106 À mon sens, il faut d'abord déterminer la nature véritable des griefs en l'instance. Leur caractère arbitrable doit être analysé relativement à l'article 92 de l'ancienne Loi. Les fonctionnaires s'estimant lésés ont fait valoir que le processus disciplinaire avait contrevenu aux droits procéduraux qui leur sont garantis à l'article 37 de la convention collective, ce qui soulève une question visée à l'alinéa 92(1)a). Tous deux ont allégué que la mesure disciplinaire qui leur avait été imposée était injustifiée ou qu'ils avaient été suspendus ou réprimandés à tort. Il s'agit là d'une contestation de la mesure disciplinaire ― au motif qu'elle n'était pas justifiée ― et de la gravité de celle-ci. Cela soulève une question visée à l'alinéa 92(1)c) de l'ancienne Loi. Après avoir examiné les faits, les arguments et le droit applicable, j'en arrive à la conclusion que ces griefs se rapportent à la mesure disciplinaire imposée par l'employeur; or, tels qu'ils ont été rédigés, ils concernent un manquement à l'article 37 de la convention collective.

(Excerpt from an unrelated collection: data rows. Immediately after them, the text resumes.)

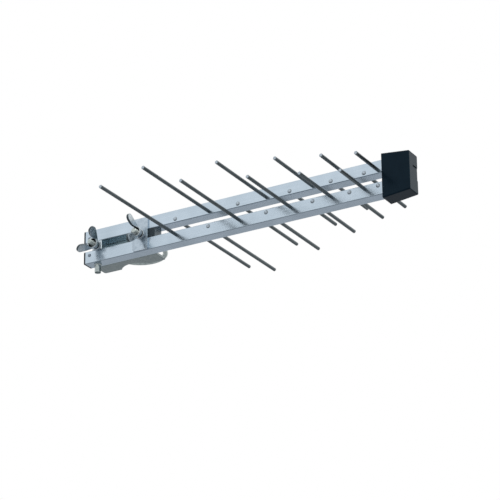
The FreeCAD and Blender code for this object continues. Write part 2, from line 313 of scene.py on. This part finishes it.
def moulded_plastic(name, dark, light, edge_wear_and_shade, rough, level, tint, ends=None):
    """Injection-moulded plastic with a fine spark-eroded grain. Ends is an axis and another tone for the
    faces across it, which on the front cap is painted reflection.
    """
    grain, depth, clouds = MOULDED
    finish = Finish(name)
    pits = finish.noise(EVEN, grain, 2.0, 0.5)
    cloud = finish.noise(EVEN, clouds, 3.0, 0.5)
    base = finish.mix(finish.edges(0.6 * MM, 4.0), finish.ramp(cloud, [(0.35, dark), (0.65, light)]), edge_wear_and_shade)
    if ends:
        base = finish.across(base, *ends)
    finish.colour(base)
    finish.roughness(finish.spread(finish.reckon("MULTIPLY", pits, cloud), *rough, 0.15, 0.4))
    finish.bump(pits, depth)
    finish.set("Specular IOR Level", level)
    finish.set("Specular Tint", (*tint, 1.0))
    return finish


def shade_boom_corners(finish, corner_shade):
    """Painted shade: a darker tone on the rounded corners of the booms."""
    beside = finish.absolute(finish.reach((0.0, BOOM_Y, 0.0), (0.0, 1.0, 0.0)))
    level = finish.absolute(finish.reach((0.0, 0.0, 0.0), (0.0, 0.0, 1.0)))
    above = finish.absolute(finish.reckon("SUBTRACT", level, BOOM_Z))
    inner, outer = CORNER_BAND
    off_centre = finish.reckon("MINIMUM", beside, above)
    finish.over(finish.spread(off_centre, 0.0, 1.0, BOOM_HALF - inner, BOOM_HALF - outer), corner_shade)


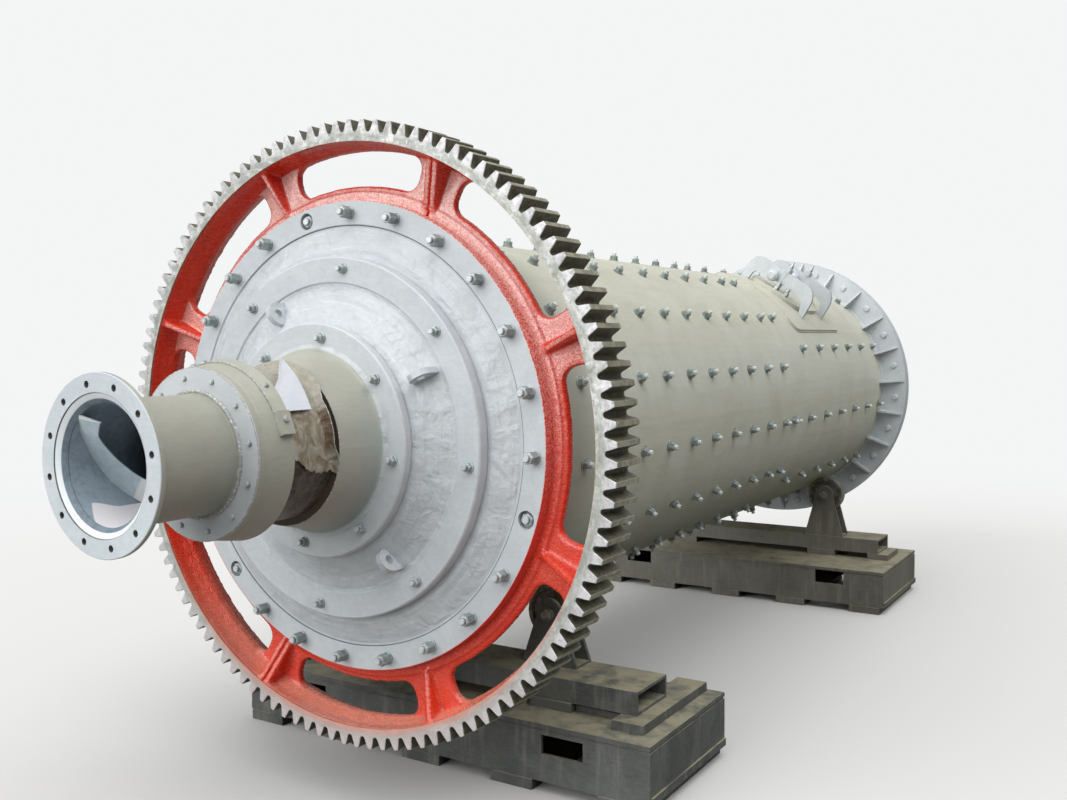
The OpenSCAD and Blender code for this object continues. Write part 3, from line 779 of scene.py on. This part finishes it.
def add_rib(bm, angle, thick, offset):
    """One rib across the web, from a squared foot on the pad to the rim, on both faces."""
    outline = [(PAD_OUT - 12, 90), (PAD_OUT - 12, 77), (PAD_OUT + 2, 75), (RIM_IN + 14, 4),
               (RIM_IN + 14, GEAR_WIDTH - 4), (PAD_OUT + 2, 143), (PAD_OUT - 12, 141),
               (PAD_OUT - 12, 128)]
    place = Matrix.Rotation(-math.radians(angle), 4, "Y") @ Matrix.Translation((0, 0, offset))
    bar(bm, outline, thick, place)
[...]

107 Il faut se reporter aux faits tels qu'ils existent au moment du renvoi à l'arbitrage pour déterminer si la Commission a compétence pour entendre et trancher un grief fondé sur l'article 92 de l'ancienne Loi. De nombreux griefs sont réglés dans le cadre de la procédure de règlement des griefs. Il est dans l'intérêt des deux parties de régler le plus grand nombre possible de griefs dans une relation de négociation collective, sans recourir à l'arbitrage, car cette dernière option peut se révéler à la fois longue et coûteuse. Les termes « sans avoir obtenu satisfaction » qui figurent au paragraphe 92(1) de l'ancienne Loi renvoient au fait que les griefs peuvent ou non être réglés au cours d'une procédure de règlement des griefs. Il arrive parfois que l'employeur maintienne sa position à l'issue de cette procédure. L'employé renvoie alors le dossier à l'arbitrage, dans l'espoir de faire modifier une décision prise par l'employeur. Dans ce cas-ci, à la date des renvois à l'arbitrage, l'employeur avait déjà décidé de réduire la pénalité imposée à M. Parkolub et de la ramener à une réprimande écrite, et de ramener celle qui avait été imposée à M. Hu à une réprimande verbale.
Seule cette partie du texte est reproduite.